Pracownicy biurowi wskazują wiele obszarów, w których z powodzeniem ich zdaniem może zaistnieć sztuczna inteligencja. Wymieniają między innymi tłumaczenia, copywriting i tworzenie grafik. 52 proc. nie obawia się zmian, które sztuczna inteligencja może wnieść na rynek pracy, 46 proc. wskazuje, że AI ułatwi im pracę, a 38 proc. uważa, że znacząco ją usprawni.
W badaniu wzięli udział przedstawiciele różnych sektorów, a najliczniej reprezentowana była branża IT. Jeden z uczestników badania DevOps w jednej z dużych poznańskich firm wskazał, że sztuczna inteligencja umożliwia radykalne przyspieszenie nauki nowych technologii.
Dzięki dobrze skonstruowanym zapytaniom, dotarcie do potrzebnych informacji jest dużo szybsze, co w efekcie pozwala na dynamiczne przyswajanie wiedzy – tłumaczy.

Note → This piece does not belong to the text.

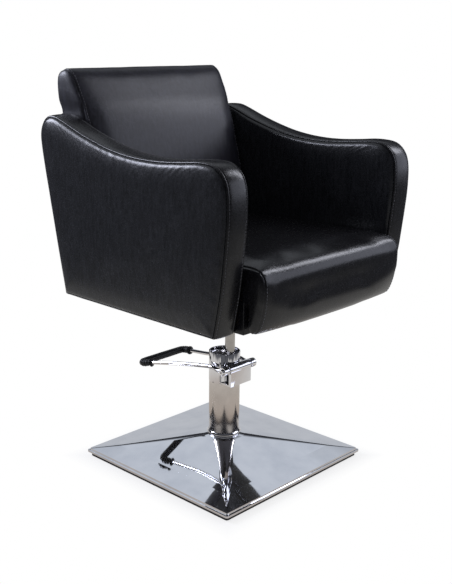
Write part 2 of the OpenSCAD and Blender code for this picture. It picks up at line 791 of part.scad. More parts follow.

Więcej o wpływie sztucznej inteligencji na rynek pracy
Zdaniem 56 proc. badanych wpływ sztucznej inteligencji na ich branżę będzie korzystny, a 19 proc. twierdzi wręcz, że bardzo korzystny. Co dziesiąty uważa, że sztuczna inteligencja nie będzie miała wpływu na branżę, w której pracuje. Artur Kurasiński, przedsiębiorca i inwestor, zastanawia się, co dostrzegający pozytywny wpływ AI mają na myśli.
Z punktu widzenia pracodawcy, AI może poprawić wydajność, ale jednocześnie pomóc zredukować liczbę etatów. Co jest pewne, AI przyczyni się do powstania nowych zawodów - szczególnie w branży IT widać było kilka rewolucji, z których każda kreowała nowe specjalizacje i zawody – zauważył.
Na pytanie o zwolnienia grupowe w związku z rozwojem AI pracodawcy nie mają jeszcze jednoznacznej odpowiedzi, natomiast łącznie 7,5 proc. przyznała, że w przyszłości może podjąć takie działania.
Sztuczna inteligencja nie zastąpi na razie człowieka
Zapytani, w jakim stopniu sztuczna inteligencja może pomóc im w wykonywaniu pracy, większość badanych wskazała, że może przejąć nawet połowę ich obowiązków, a 11 proc. niemal całość bieżących zadań. Katarzyna Piotrowska, Country Manager Cpl Poland, zauważa, że sztuczna inteligencja pełni na razie rolę narzędzia wspierającego, które może znacząco usprawnić wykonywanie obowiązków w biurze, ale na pewno w 100 proc. nie zastąpi pracownika.
Pracodawcy powinni umiejętnie i ze szczególną rozwagą podejmować decyzje dotyczące zatrudnienia - w oparciu o zrozumienie w jakim stopniu AI pomoże zautomatyzować określone zadania w danym obszarze działania ich firmy – zastrzega Katarzyna Piotrowska.
Jej zdaniem pozwoli im to wykorzystać potencjał technologii, jednocześnie wykorzystując ludzkie umiejętności tam, gdzie są one niezbędne.